We can do nothing about these things in this Bill, but the western world has to get off its knees and start to stand up to China before it is too late. The genocide of the Uighurs, of which there is now overwhelming evidence, is a sample of how the Chinese communist regime will treat every race and people it subjugates.

In this Bill we can make a small start by tackling the issue of trading with a country which commits genocide. I thought that the amendment in the name of the noble Lord, Lord Alton, that we sent to the Commons last time was superior to this one. I am certain that it would have passed if Members of the other place had not been robbed of a chance to vote on it.

Last week the Canadian Parliament voted to describe the treatment of the Uighurs as genocide. If our Canadian colleagues can make such a judgment, surely the great Parliament of this House and the other place is able to do likewise. This amendment is not going nearly that far, but it wants to start a process of thorough investigation which could eventually determine genocide. It is then left to the UK Government to have a completely free hand to decide what to do about it.
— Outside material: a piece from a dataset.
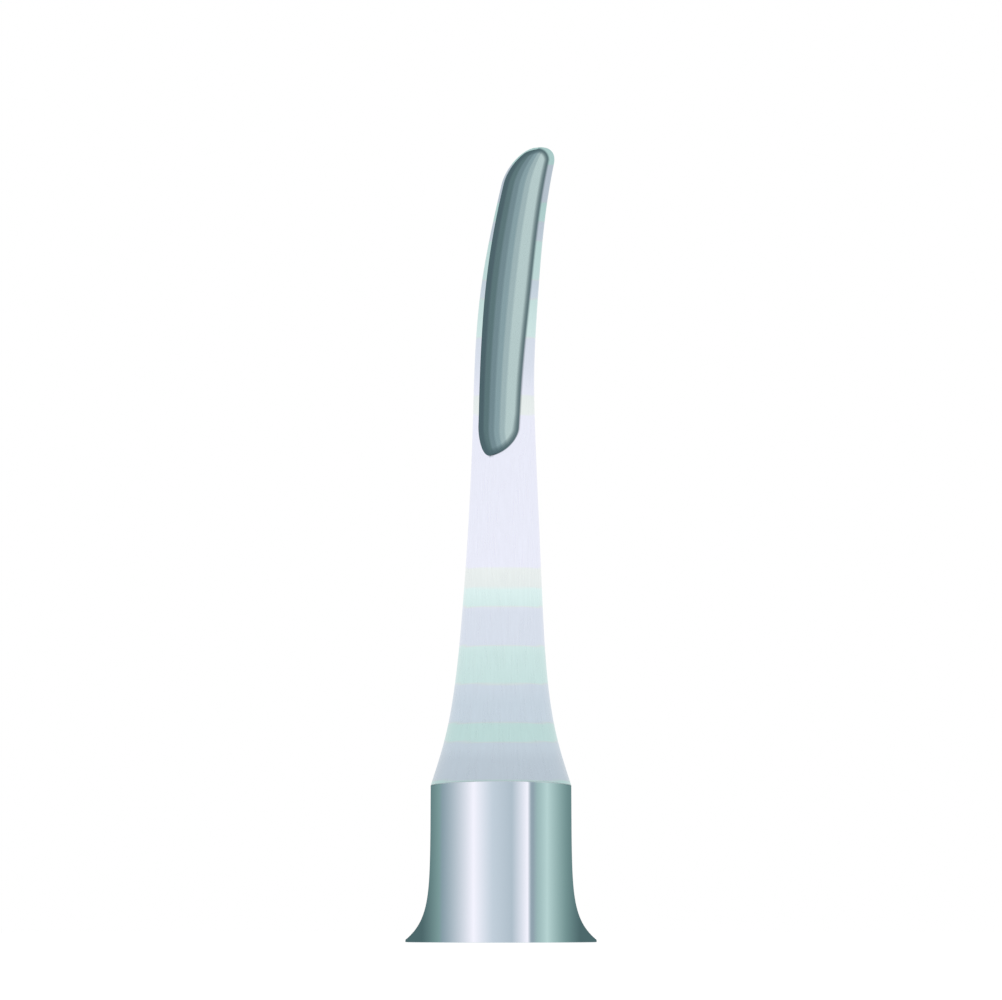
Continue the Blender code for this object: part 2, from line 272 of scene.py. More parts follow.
# The lands beside the flute, its depth along the blade, and its round ends at the foot and the top.
LEFT_LAND = 0.345 * MM
LEFT_LAND_AT_TIP = 0.135 * MM
LEFT_LAND_TAPER_START = 5.86 * MM
LEFT_LAND_TAPER_LENGTH = 12.0 * MM
RIGHT_LAND = 1.14 * MM
RIGHT_LAND_AT_TIP = 0.4 * MM
RIGHT_LAND_FALL = 2.5
APEX_LAND = 0.13 * MM
FLUTE_TOP = TIP_RISE - APEX_LAND
FOOT_ABOVE_HEEL = 0.045 * MM
FLUTE_FOOT = HEEL_RISE + FOOT_ABOVE_HEEL
FLUTE_DEPTH = 0.58 * MM
FLUTE_DEPTH_AT_TIP = 0.2 * MM
FLUTE_DEPTH_AT_HEEL = 0.32 * MM
FLUTE_RUNOUT = 4.0 * MM
FLUTE_FOOT_SHIFT = 0.86 * MM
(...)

We cannot tackle all the iniquities of the Chinese regime, but this amendment is a start. It will show that the UK Parliament, with our new independence, cares not only about trade and prosperity but about moral issues, human lives and people in a faraway country of whom we know nothing, to paraphrase Chamberlain.

I say to the Government that this will not go away. This House will come back to the issue of genocide time and again in every other Bill where there is the slightest chance of pushing an amendment like this. The Government will face this issue again and again until we get off our knees and stand up to China on genocide. I urge all noble Lords to support the amendment in the name of the noble Lord, Lord Alton.